This was published 4 years ago
Coronavirus could end four decades of economic growth for Sydney
By Matt Wade
Sydney's economy has not had a recession in nearly four decades but the city’s long run of uninterrupted growth is being tested as key industries struggle with the fallout from the coronavirus.
The last time Sydney had a prolonged contraction, or what could be described as a regional recession, was in 1982-83 a report by economist Terry Rawnsley says.
Even during the last national recession in 1990-91 Sydney’s economy managed a small expansion unlike most other cities and regions where activity contracted sharply.
But Mr Rawnsley warns the economic consequences of the coronavirus outbreak are likely to have a disproportionate impact on Australia’s biggest cities because of the structure of their economies.
“Sydney has a big diversified economy and has been able to ride out many of the economic challenges that have hit other parts of the country hard,” he said.
“But we know many impacts of this crisis will be Sydney specific including reduced demand across international education and international tourism sectors along with the meltdown on financial markets which we know has flow-on effects ... Sydney is probably looking at a situation where growth will be close to zero for the financial year with maybe a negative quarter or two in there.”
Also, more than half of all cases of coronavirus confirmed in Australia so far are located in Sydney and Melbourne.
“How Sydney and Melbourne respond to the public health emergency from the COVID-19 outbreak will determine the outcome for the national economy,” Mr Rawnsley said.
Recent modelling by NSW Treasury said the impact of bushfires and coronavirus will detract up to two thirds of a percentage point from growth this financial year, although the economic consequences of the outbreak appear to have become more severe since that estimate was released.
While the national economy has remained recession-free since the early 1990s many regions have experienced a local economic contraction since.

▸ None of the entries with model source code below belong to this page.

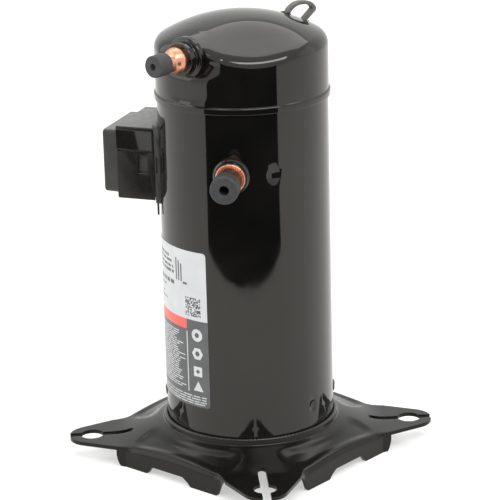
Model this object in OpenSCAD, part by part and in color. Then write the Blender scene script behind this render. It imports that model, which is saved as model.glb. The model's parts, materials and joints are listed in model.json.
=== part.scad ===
// Hermetic scroll compressor on a square pressed base plate.
// Millimetres. +Z is up and is the shaft axis.
// The origin is on the shaft axis, in the plane the feet stand on.
// Azimuths are degrees about +Z from +X. The crank points along +X at rest.

/* [Shell] */
// Outer diameter of the shell tube
shell_od = 139.7; // [139:0.1:141]
// Wall of the shell tube
shell_wall = 3.2; // [2.8:0.1:3.6]
// Height of the top of the cap above the feet
overall_z = 375; // [370:1:380]
// Height of the seam between the tube and the cap
seam_z = 306.5; // [305:0.5:308]

/* [Base] */
// Distance between neighbouring mounting holes
hole_pitch = 190.5; // [188:0.5:192]
// Diameter of a mounting hole
hole_d = 19; // [17:0.5:20]
// Side of the square part of the base
base_side = 201; // [199:1:203]
// Height of the ears' upper face above the feet
ear_z = 17; // [16:1:19]
// Thickness of the pressed sheet
sheet_t = 3; // [2.6:0.1:3.2]

/* [Stub tubes] */
// Azimuth of the suction stub
suction_az = -57.6; // [-60:0.1:-55]
// Height of the suction stub
suction_z = 257; // [255:1:259]
// Inside diameter of the suction stub
suction_id = 19.2; // [19:0.1:19.5]
// Height of the discharge stub
discharge_z = 349.5; // [348:0.5:350]
// Inside diameter of the discharge stub
discharge_id = 12.8; // [12.5:0.1:13]

/* [Terminal box] */
// Azimuth of the terminal box
terminal_az = -159.5; // [-162:0.5:-157]
// Height of the terminal above the feet
terminal_z = 247.5; // [246:0.5:249]
// Width of the box cover
box_w = 66; // [64:1:68]

/* [Scroll set] */
// Pitch of the involute wraps
wrap_pitch = 16; // [15.8:0.1:16.2]
// Wall thickness of the wraps
wrap_t = 3.4; // [3.2:0.1:3.5]
// Clearance left between the flanks
flank_gap = 0.25; // [0.2:0.05:0.3]
// Height of the wraps
wrap_h = 20; // [18:1:20]

/* [Motor] */
// Length of the lamination stack
stack_h = 80; // [76:1:80]
// Number of stator slots
slot_count = 24; // [18:6:24]
// Radial air gap
air_gap = 0.4; // [0.3:0.1:0.6]

/* [Hidden] */
$fn = 96;

eps = 0.01;
fit_gap = 0.05;          // radial gap of a pressed, welded or running round fit
shell_r = shell_od / 2;
bore_r = shell_r - shell_wall;
crank_e = wrap_pitch / 2 - wrap_t - flank_gap;
hole_at = hole_pitch / 2;
half_side = base_side / 2;

// Base
ear_r = 19;
slot_w = 6.8;
slot_in_r = 103.2;
ear_root = 52;           // where an ear's edge leaves the side of the square
lip_z = ear_z + 16;

// Cap
cap_r = shell_r + 0.55;
cap_wall = 3;
crown_r = 130;
knuckle_r = 12;
rim_h = 5;
rim_r = cap_r + 1.3;
pocket_y = 63.5;         // distance from the axis to the flat round the discharge fitting
pocket_r = 29;
facet_az = -38;
facet_z = seam_z + 43.5;   // where the slanted flat meets the cap's side
facet_tilt = 33;

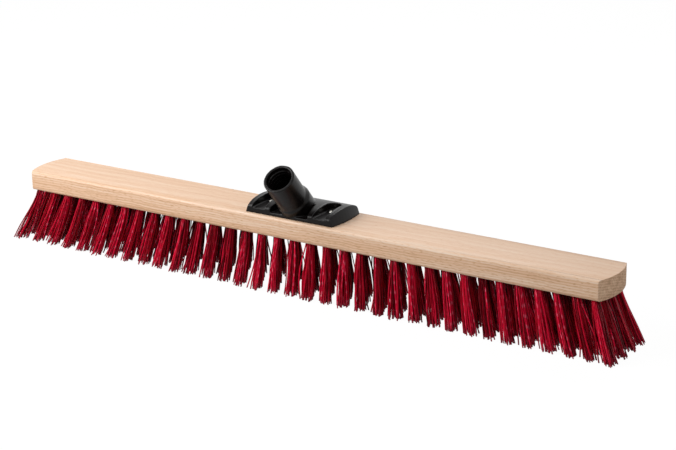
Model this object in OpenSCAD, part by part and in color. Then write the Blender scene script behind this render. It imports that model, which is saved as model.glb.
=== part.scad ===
// Push broom head: a wooden block with four rows of bristle tufts, and a moulded
// handle holder with a threaded socket, screwed to the top of the block.
// Millimetres. X runs along the block, the socket leans towards -Y, Z is up.
// The broom stands on its bristle tips at z = 0, and the origin is at the middle
// of the space that it takes up.

/* [Block] */
// Length of the block
block_len = 800; // [500:10:1000]
// Width of the block, front to back
block_w = 70; // [66:1:90]
// Thickness of the block
block_h = 24; // [23:1:32]
// Radius of the four long edges
edge_r = 4; // [2:0.5:4]
// How far each end bows out in plan
end_bow = 8; // [3:1:12]

/* [Tufts] */
// Free length of the bristles, from the block to the floor
bristle_free = 67; // [50:1:90]
// Distance between tufts along the front row
tuft_pitch = 22.6; // [20:0.2:30]
// Distance of the outer rows from the sides of the block
row_inset = 8.6; // [8.6:0.2:11]
// Diameter of the tuft holes
hole_d = 9; // [7:0.5:9]
// Depth of the tuft holes
hole_depth = 12; // [10:1:12]
// Gap between a folded tuft and its hole
tuft_gap = 0.2; // [0.1:0.1:0.4]
// Least distance from the last tuft's centre to the end of the block
end_margin = 15; // [14:1:25]
// Sideways lean of the two outer rows, in degrees
fan_side = 7.5; // [0:0.5:10]
// Lean along the block near its ends, in degrees
fan_len = 18; // [0:1:20]
// Extra lean of the very last tufts, in degrees
fan_last = 9; // [0:1:12]
// Radius that a tuft opens to at its tips
tip_spread = 7.4; // [4:0.2:7.6]
// How much thicker a bristle is at its tip than at its root, as a share
tip_swell = 0.2; // [0:0.05:0.2]
// How much shorter the shortest bristles are
tip_rag = 4; // [0:0.5:6]
// Thickness of the slice of the block that each row is set in
slice_t = 2; // [1.5:0.5:3]

/* [Wire anchors] */
// Height of the flat wire that anchors each tuft
wire_h = 2.2; // [1.5:0.1:3]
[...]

The report finds the economy of regional NSW has experienced four years of contraction over the past three decades, including the last financial year when output fell 0.3 per cent amid widespread drought.
Period of economic contraction in regional areas have often been associated with adverse weather, especially droughts.
“Falling agriculture production is directly affecting related industries such as manufacturing, wholesale trade, and transport and storage,” the report released by consultancy SGS Economics and Planning said.
Brisbane’s economy experienced a 2.1 per cent decline in annual output in 2000-01 following the introduction of the GST which affected the city’s housing construction sector. Adelaide avoided a recession in 1990-91 but had a decline of 2.3 per cent in 1991-92. Tasmania experienced recessions in 2000-01 (-1.0 per cent) and 2012-13 (-0.3 per cent).
The end of the mining boom hit Perth especially in the aftermath. Its economy contracted by 2.9 per cent in 2016-17 and there has been almost no growth over the past five years.
The report said the Australian economy has been able to cope with regional recessions over the past three decades because the downturns have touched different industries or locations at different times.
“In effect, national businesses respond by looking for opportunities in other regions, and internal migration means workers move to locations with better job prospects,” it said.
“However, if Australia experiences an economic downturn across multiple industries across multiple locations within the economy at the same time this is likely to negatively impact more regions at the same time with less ability to respond at the national level.”